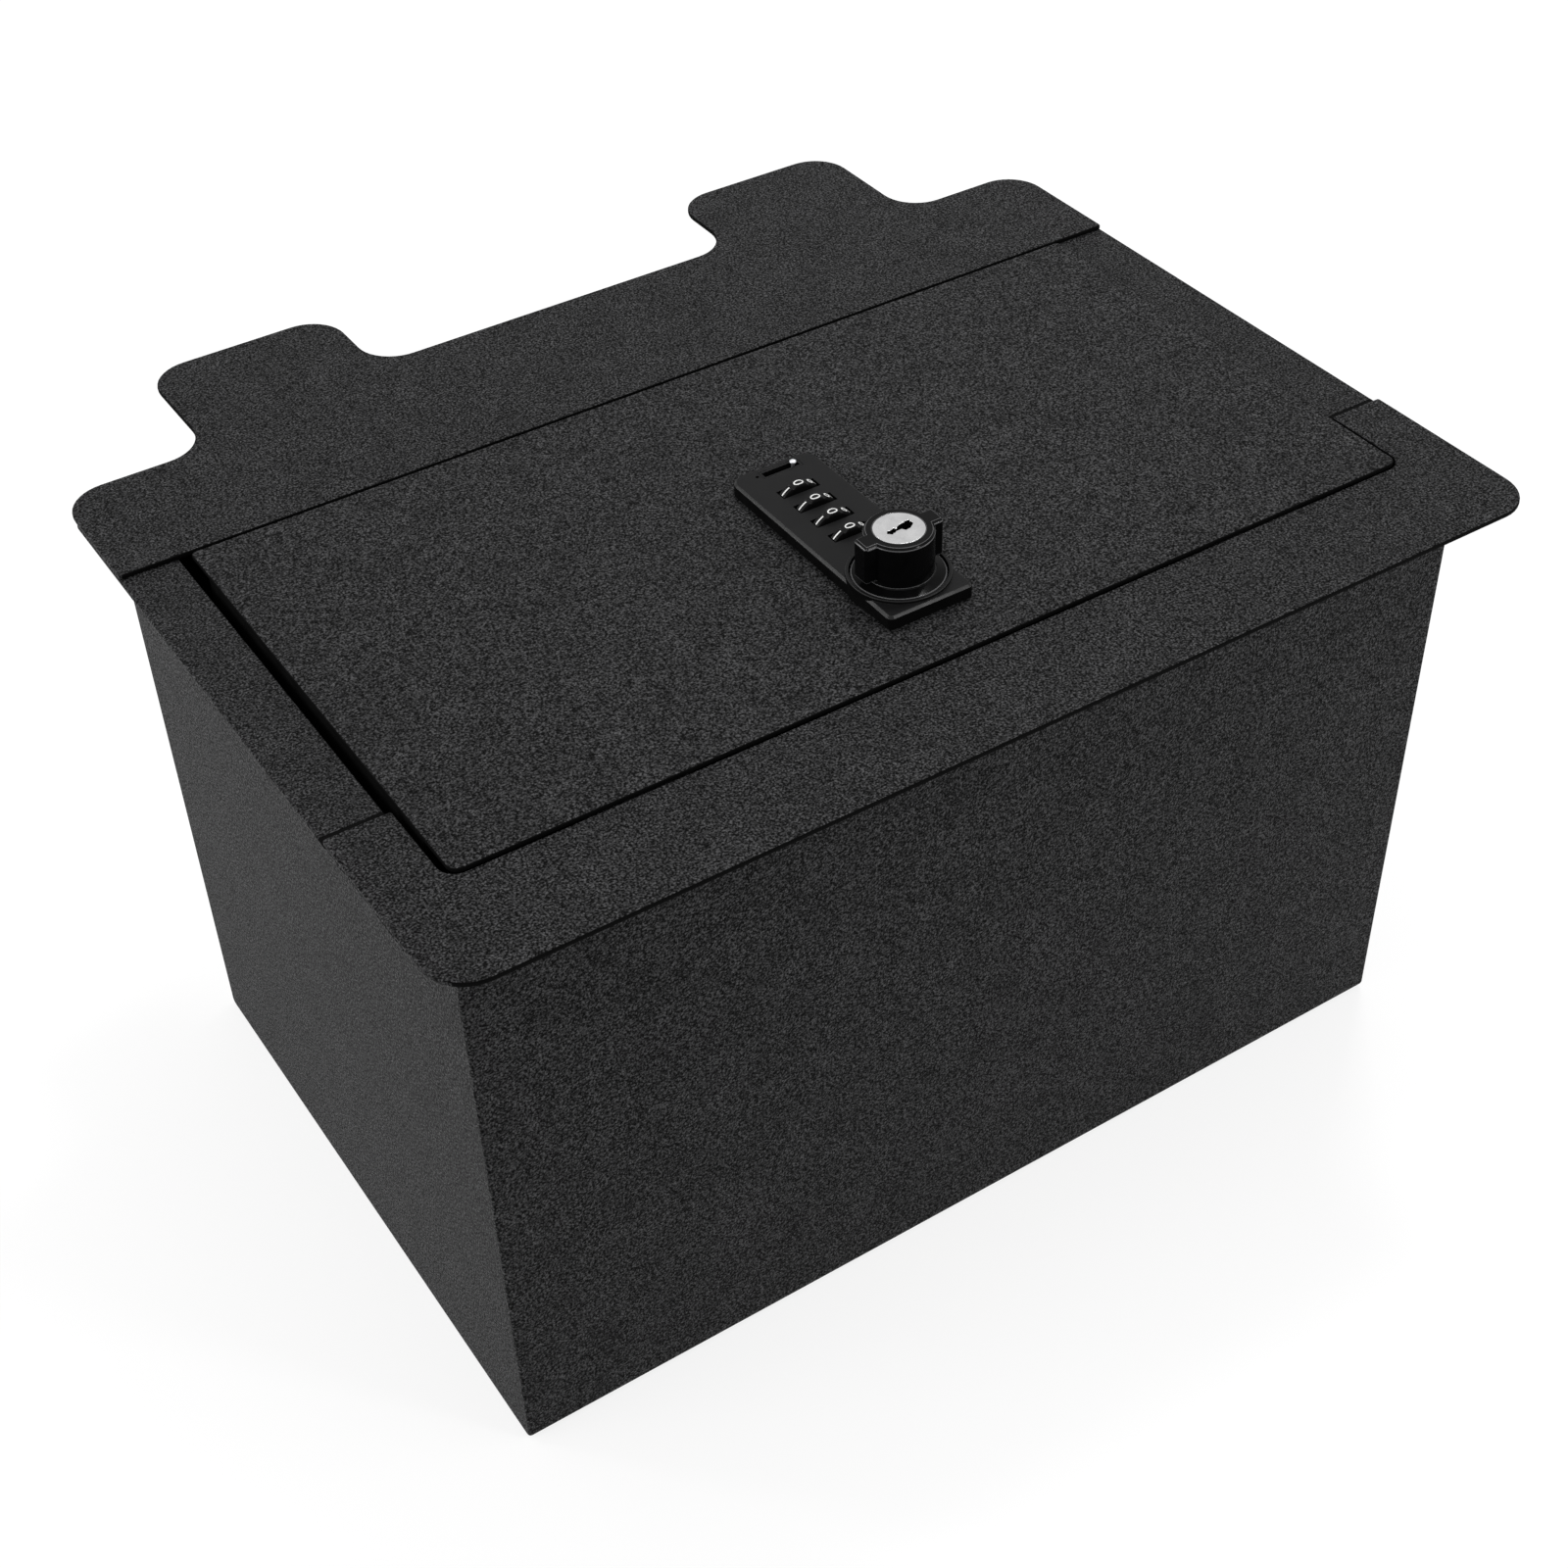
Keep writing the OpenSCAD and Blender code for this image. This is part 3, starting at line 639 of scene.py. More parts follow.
@dataclass(frozen=True)
class BlackEnamel(Finish):
    """Smooth black finish of a casting or a moulding."""

    colour: Colour = (0.018, 0.018, 0.019)
    rough: float = 0.42
    specular: float = 0.4
    peel: float = 0.006
    scale: float = 1.0

    def dress(self, w: Wiring, place: Socket) -> dict:
        """Wire smudges to roughness, dust to colour and orange peel to the normal.

        Args:
            w: the material's wiring.
            place: the Object coordinates.

        Returns:
            What feeds the Principled node.
        """
        marks = self.group(w, "handling_marks", {"Vector": place, "Scale": self.scale})
        smudge, speck = marks["Smudge"], marks["Speck"]
        dusty = tuple(c * 1.5 + 0.002 for c in self.colour)
        soft, hard = w.math("MULTIPLY", smudge, 0.3), w.math("MULTIPLY", speck, 0.5)
        dust = w.math("ADD", soft, hard, clamp=True)
        return {
            "Base Color": w.blend(dust, self.colour, dusty),
            "Roughness": w.remap(smudge, (0.0, 1.0), (self.rough - 0.03, self.rough + 0.06)),
            "Specular IOR Level": self.specular,
            "Normal": self.emboss(w, marks["Peel"], self.peel, 0.5),
        }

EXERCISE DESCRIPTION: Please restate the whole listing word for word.

EXPECTED ANSWER:
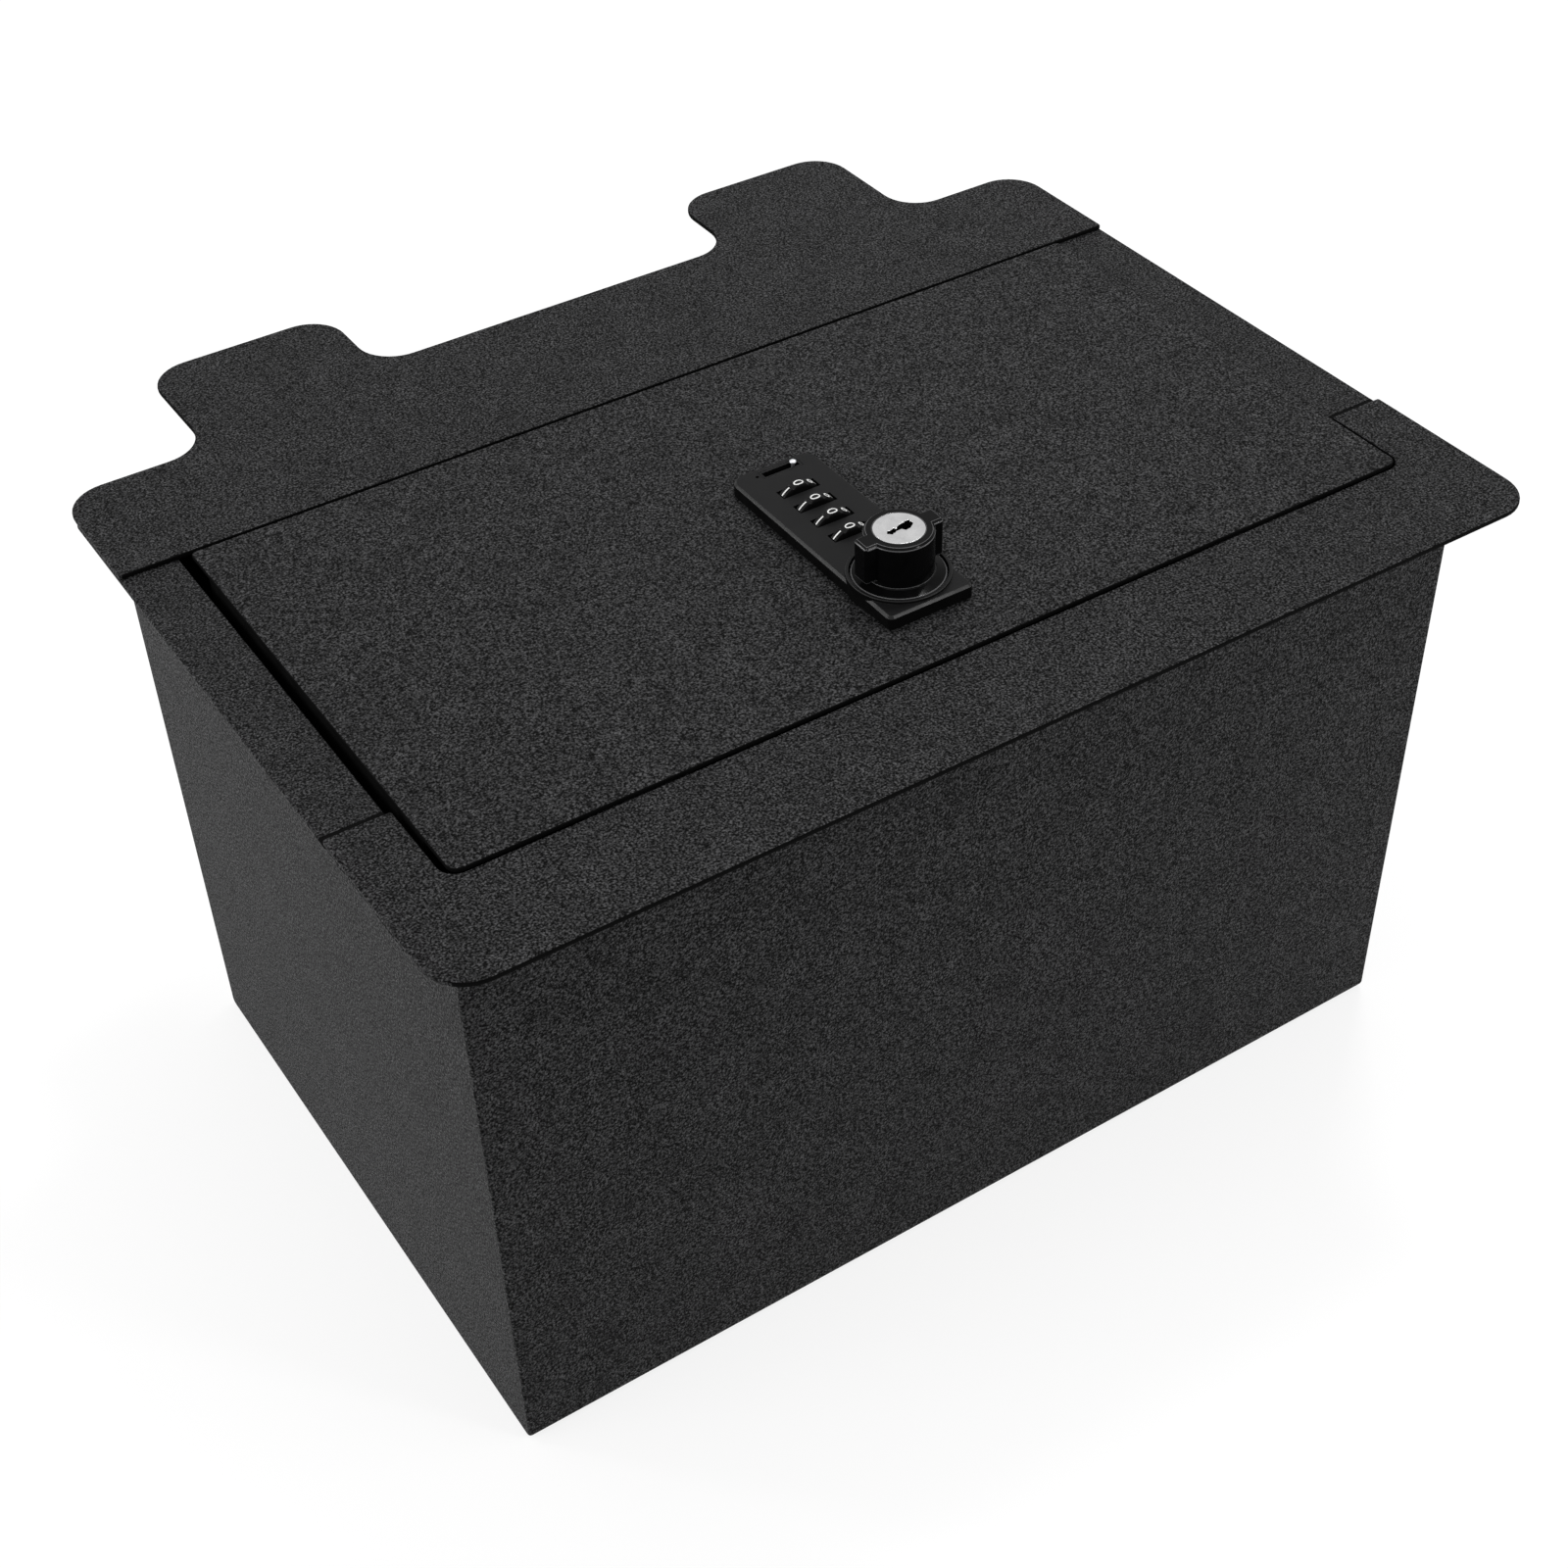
Keep writing the OpenSCAD and Blender code for this image. This is part 3, starting at line 639 of scene.py. More parts follow.
@dataclass(frozen=True)
class BlackEnamel(Finish):
    """Smooth black finish of a casting or a moulding."""

    colour: Colour = (0.018, 0.018, 0.019)
    rough: float = 0.42
    specular: float = 0.4
    peel: float = 0.006
    scale: float = 1.0

    def dress(self, w: Wiring, place: Socket) -> dict:
        """Wire smudges to roughness, dust to colour and orange peel to the normal.

        Args:
            w: the material's wiring.
            place: the Object coordinates.

        Returns:
            What feeds the Principled node.
        """
        marks = self.group(w, "handling_marks", {"Vector": place, "Scale": self.scale})
        smudge, speck = marks["Smudge"], marks["Speck"]
        dusty = tuple(c * 1.5 + 0.002 for c in self.colour)
        soft, hard = w.math("MULTIPLY", smudge, 0.3), w.math("MULTIPLY", speck, 0.5)
        dust = w.math("ADD", soft, hard, clamp=True)
        return {
            "Base Color": w.blend(dust, self.colour, dusty),
            "Roughness": w.remap(smudge, (0.0, 1.0), (self.rough - 0.03, self.rough + 0.06)),
            "Specular IOR Level": self.specular,
            "Normal": self.emboss(w, marks["Peel"], self.peel, 0.5),
        }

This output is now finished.